Sathyu was awarded the Padma Shri in 1975, the Karnataka State Rajyotsava honour in 1982, and the Sangeet Natak Akademi Fellowship in 2015.
Born on 25 September 1938 in the small Nawabi state of Rampur in U.P. where her father was employed as the Chief Minister and her mother Begum Qudsia Zaidi was a writer of children’s stories in Urdu. She was sent to the boarding school Woodstock in Mussoorie. While she was in school her parents shifted to Delhi where her mother founded the Hindustani Theatre. Shama joined this group as an actress and costume designer. Later she joined the Slade School of Art in London for their diploma in stage design before moving to Germany as an apprentice in Frankfurt and Berlin.
She returned to Delhi in 1961 and worked for Hindustani Theatre before shifting to Bombay in 1965 where she was associated with the Indian Peoples Theatre Association (IPTA).
In Delhi she was an art critic for The Statesman, Patriot and Shankar’s Weekly and has written numerous articles on Film, Theatre and Television, for Cinema Vision, Cinema in India and several other journals and newspapers.
She has contributed as a writer or designer for over 30 feature films, working with directors like Satayjit Ray, Shyam Benegal, M S Sathyu, Girish Karnad, Muzaffar Ali among others.

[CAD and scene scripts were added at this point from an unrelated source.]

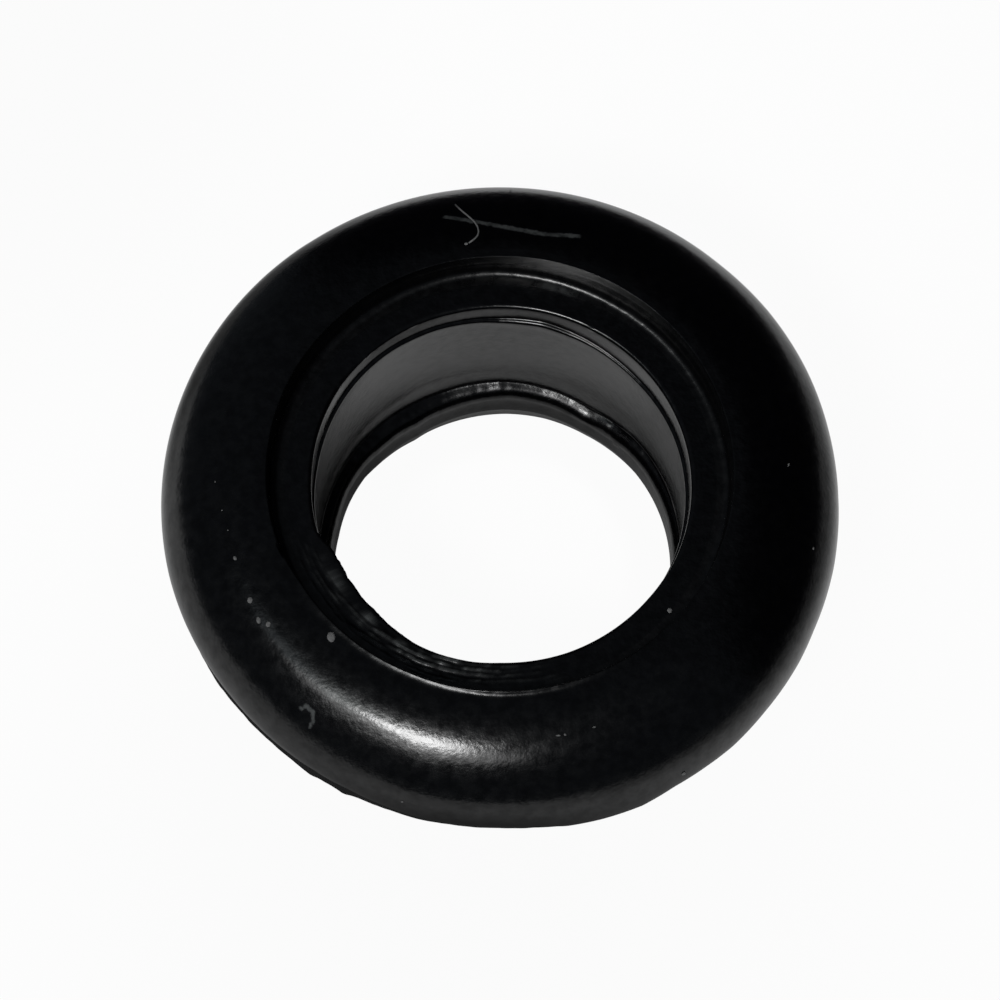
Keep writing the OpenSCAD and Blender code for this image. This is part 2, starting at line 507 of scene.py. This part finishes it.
# %% Flash
RIM_DRAWN_IN = [  # azimuth in degrees, how far the rim is drawn in (or, below 0, stands out) in millimetres
    (0, 0.01), (12, 0.01), (24, -0.01), (36, 0), (48, 0.03), (60, 0.02), (125, 0.01), (135, -0.03), (156, 0),
    (178, 0), (194, 0), (203, 0.02), (218, 0.08), (245, 0.07), (256, 0), (270, 0), (276, -0.03), (281, -0.1),
    (287, -0.125), (294, -0.14), (300, -0.09), (306, -0.09), (312, -0.1), (320, -0.07), (330, -0.06),
    (336, -0.03), (348, -0.03), (360, 0.01),
]
FLASH = [  # azimuth in degrees, how far the fin stands out in millimetres
    (0, 0.06), (60, 0.06), (90, 0.04), (140, 0.06), (190, 0.06), (197, 0.07), (204, 0.12), (212, 0.16), (218, 0.17),
    (226, 0.16), (233, 0.17), (236, 0.21), (238, 0.17), (240, 0.17), (243, 0.21), (246, 0.14), (252, 0.1),
    (262, 0.08), (276, 0.08), (290, 0.08), (300, 0.07), (330, 0.05), (360, 0.06),
]
NOTCHES = (287.5, 295.5)
NOTCH_DEPTH, NOTCH_SPREAD = 0.5, 0.5
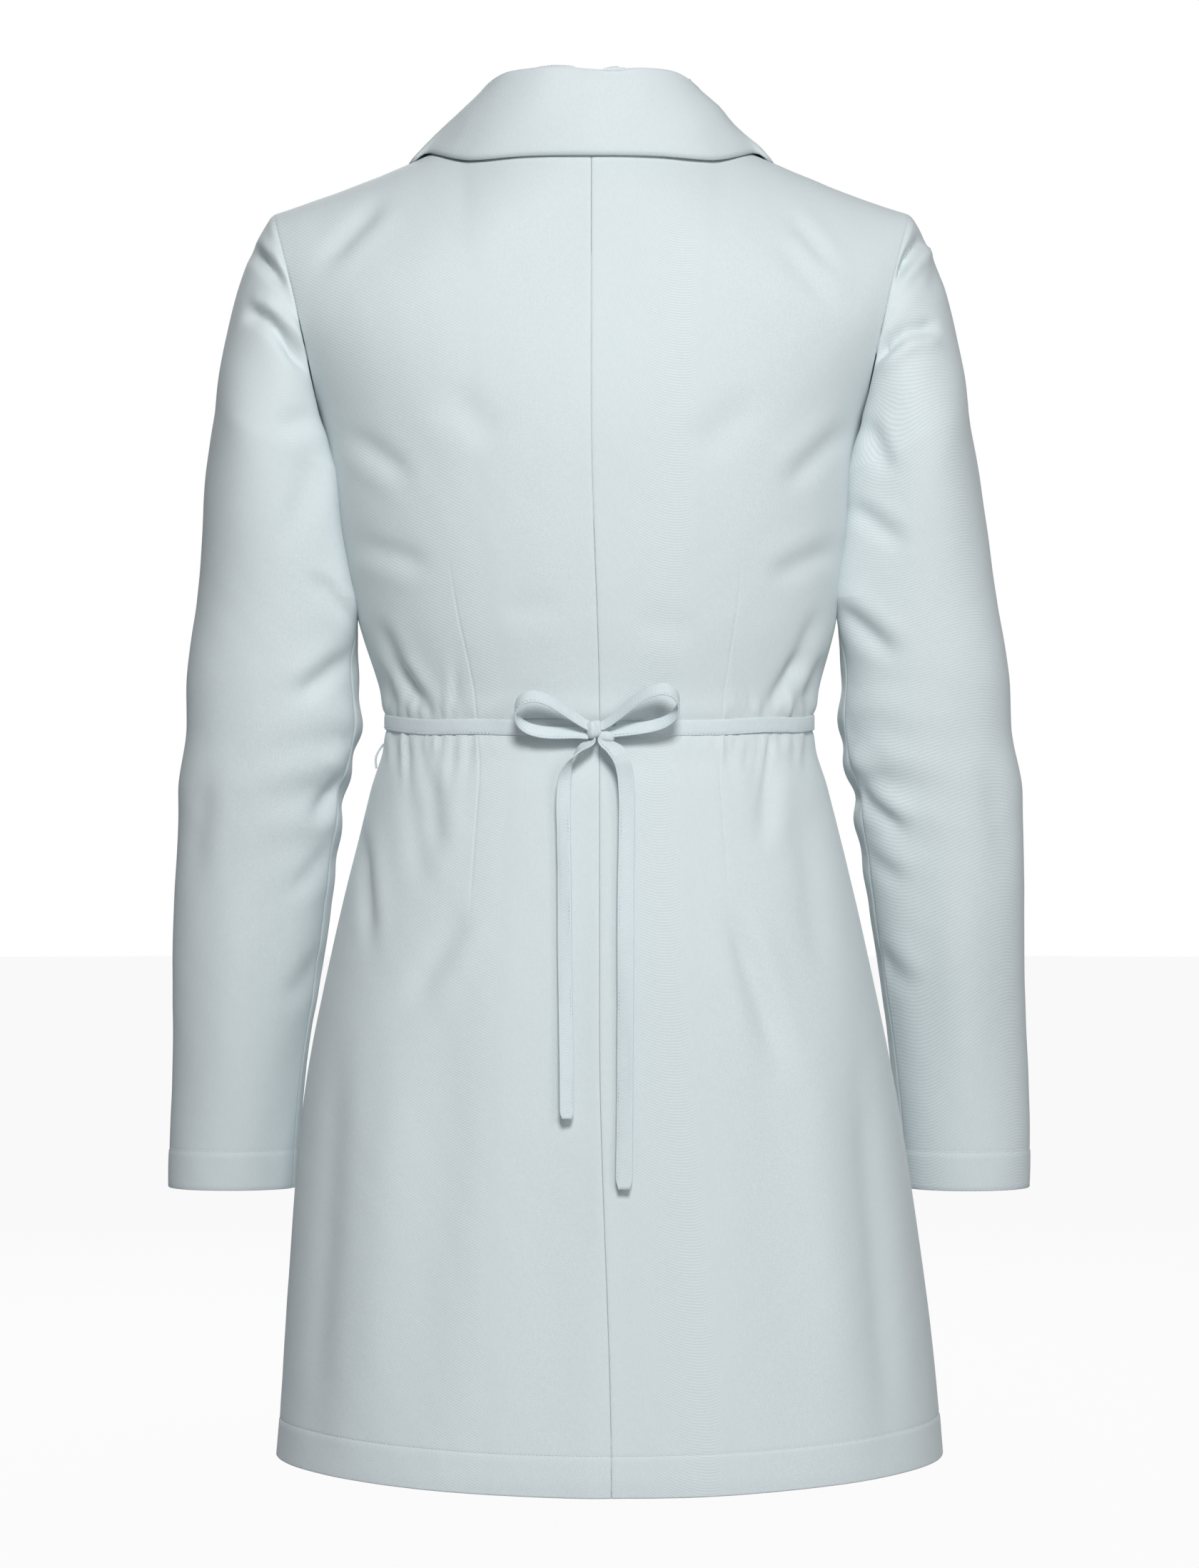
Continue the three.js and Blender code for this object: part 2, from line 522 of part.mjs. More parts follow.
// Tails: each hangs from under the knot down the back of the skirt.
const TAILS = {
  left: [[5, 99, -379.4], [12, 103.5, -384.5], [18.5, 105, -392], [21.5, 104.5, -402],
    [22.3, 105.5, -416], [21.8, 108, -434], [21, 111.5, -458], [20.6, 115, -484],
    [20.4, 118, -510], [20.2, 120.5, -536], [20.2, 123, -562], [20.2, 125.5, -586], [20.2, 127.5, -606]],
  right: [[-2, 99.5, -378.7], [-9, 105.5, -384], [-13.5, 107, -391], [-16, 106, -401],
    [-17, 106.5, -416], [-16.8, 109, -438], [-16, 113, -466], [-15.5, 117, -496], [-15.2, 120, -526],
    [-15, 122.5, -556], [-15, 125.5, -586], [-15, 128.5, -616], [-15, 132, -648]],
};
for (const [hand, route] of Object.entries(TAILS)) {
  add(`tie_tail_${hand}`, tape(curve(vectors(route), 30), SASH.width, SASH.thick,
    (t) => new THREE.Vector3(smooth(0, 0.12, t), 1 - smooth(0, 0.12, t), 0)));
}

// Thread carrier: a small worked loop on the left side seam, just under the sash.
const CARRIER = { top: 380, tall: 15, out: 4.5, radius: 0.7 };
const sideSeam = grids.back_left.grid.map((line) => line[COLUMNS]);
function sideSeamX(z) {
  const low = sideSeam.findIndex((p) => p.z < z);
  const [a, b] = [sideSeam[low - 1], sideSeam[low]];
  return lerp(a.x, b.x, (z - a.z) / (b.z - a.z));
}
const carrierRoute = [0, 0.25, 0.5, 0.75, 1].map((k) => {
  const z = -(CARRIER.top + CARRIER.tall * k);
  return [sideSeamX(z) + CARRIER.radius + SEAM + CARRIER.out * Math.sin(Math.PI * k), 0, z];
});
const thread = new THREE.Shape().absarc(0, 0, CARRIER.radius, 0, 2 * Math.PI);
add('thread_carrier', new THREE.ExtrudeGeometry(thread, {
  steps: 10, curveSegments: 4, bevelEnabled: false, extrudePath: new THREE.CatmullRomCurve3(vectors(carrierRoute)),
}));

export default coat;
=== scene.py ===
# %% [markdown]
# # A light tailored coat dress, tied with a narrow sash at the back
#
# The coat hangs as if worn: four body panels, two set-in sleeves, a turned-down collar with
# lapels, four buttons, and a sash that ends in a bow and two tails. Every piece of cloth starts
# as a flat bmesh grid, whose vertices are laid on the body's shape and then pushed into folds,
# seams and hems. Lengths in this file are millimetres until a mesh is finished.

# %% Load the frame
import math
import random

import bmesh
import bpy
import numpy as np
from mathutils import Matrix, Vector


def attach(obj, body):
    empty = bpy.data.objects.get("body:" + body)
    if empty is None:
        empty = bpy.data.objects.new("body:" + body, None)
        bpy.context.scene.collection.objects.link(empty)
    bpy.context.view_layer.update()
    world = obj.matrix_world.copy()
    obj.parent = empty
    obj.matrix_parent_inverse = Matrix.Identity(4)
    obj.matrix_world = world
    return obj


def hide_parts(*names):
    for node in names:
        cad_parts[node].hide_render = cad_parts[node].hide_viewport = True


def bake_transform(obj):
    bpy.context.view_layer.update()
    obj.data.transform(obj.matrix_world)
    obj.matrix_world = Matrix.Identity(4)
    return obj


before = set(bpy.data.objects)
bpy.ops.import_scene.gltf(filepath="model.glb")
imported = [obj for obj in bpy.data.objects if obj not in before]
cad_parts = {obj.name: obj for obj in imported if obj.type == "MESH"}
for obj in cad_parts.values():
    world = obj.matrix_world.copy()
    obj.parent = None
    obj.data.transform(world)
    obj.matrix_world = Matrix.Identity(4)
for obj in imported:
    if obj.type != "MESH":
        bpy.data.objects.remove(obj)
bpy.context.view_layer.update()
MM = 0.001
SIDES = (("left", 1), ("right", -1))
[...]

Shama has also worked on many television series, the most important being BHARAT EK KHOJ (The Discovery of India) and SAMVIDHAAN (the making of the Indian Constitution). She was also instrumental in setting up an Urdu television channel for the ETV Network.
Baradwaj Rangan is a National Award-winning film critic. He has authored Conversations with Mani Ratnam and Dispatches From the Wall Corner. His long-form story on Vikram was featured in The Caravan Book of Profiles, as one of their “twelve definitive profiles.” His short story, The Call, was published in The Indian Quarterly. He has written screenplays and works for theatre. He teaches a course on cinema at the Asian College of Journalism, Chennai.
Shai Heredia, filmmaker and curator, is the founding director of Experimenta, the moving image art biennial of India, which has gained international prominence as an influential platform for experimental film and video. She has curated for film festivals and art venues worldwide, and most recently was the programmer of the 65th Robert Flaherty Seminar. Her award winning films I Am Micro and An Old Dog’s Diary co-directed with Shumona Goel, have received critical acclaim, been exhibited widely and won awards.
Heredia has also been a grant maker with India Foundation for the Arts where she set up the Arts Practice and Curatorship funding programmes. Heredia lives and works in Bangalore where she runs Experimenta India, and teaches at the Srishti Institute of Art, Design and Technology.